I'm not real familiar with hydrangea leaves. But this site might help you there:
All About Hydrangeas, Home Page


----------



## kudzuvine (Aug 11, 2011)

hydrangea


----------



## newfieannie (Dec 24, 2006)

thanks folks. that's not the first thing i bought at that store that had the wrong tag on it. i like it though and now i have 5 hydrangeas. ~Georgia.


----------



## Jeremiahc (Jul 6, 2011)

It looks like our Strawberry and cream hydrangea.


----------



## SilverVista (Jan 12, 2005)

I don't know the varietal name, but the picture is definitely a Hydrangea paniculata (often called PeeGee Hydrangeas).
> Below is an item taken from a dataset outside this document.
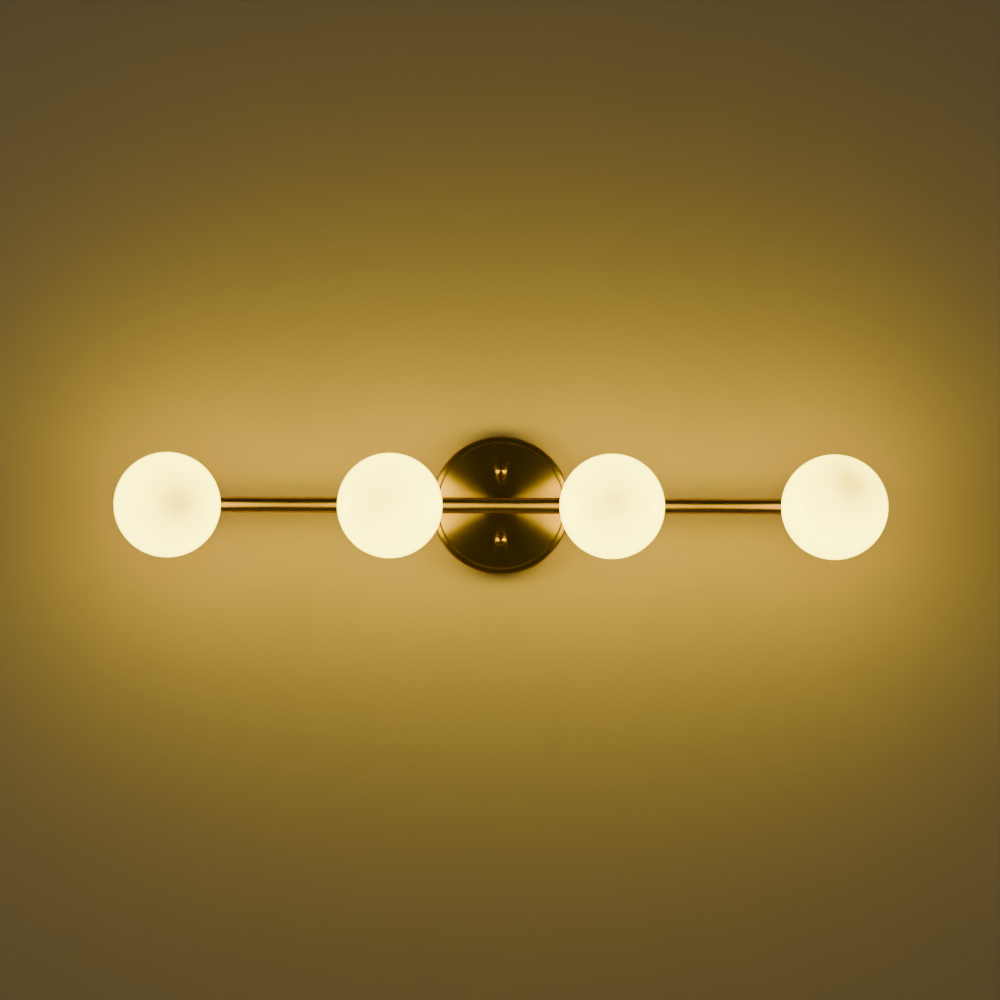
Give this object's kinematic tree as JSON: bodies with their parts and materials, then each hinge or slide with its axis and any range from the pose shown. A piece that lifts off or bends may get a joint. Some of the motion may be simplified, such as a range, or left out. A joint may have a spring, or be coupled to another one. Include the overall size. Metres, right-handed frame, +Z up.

The pink tone is actually a part of the dying process, which I think is kind of interesting, and there are named varieties that have been carefully selected for their reliable tendency to blush as the petals age. It's a different biological process from plants that are genetically colored pink or blue or whatever color they may be. Offhand, I've seen varieties of dogwood, viburnum and hydrangea that start white and turn pink as the flowers age.

Edited to add, WRONG time of year for lilacs to bloom! They're generally April-May-June, depending on your location.


----------



## Vickie44 (Jul 27, 2010)

Hydrangeas color depends on the acidity of the soil .


----------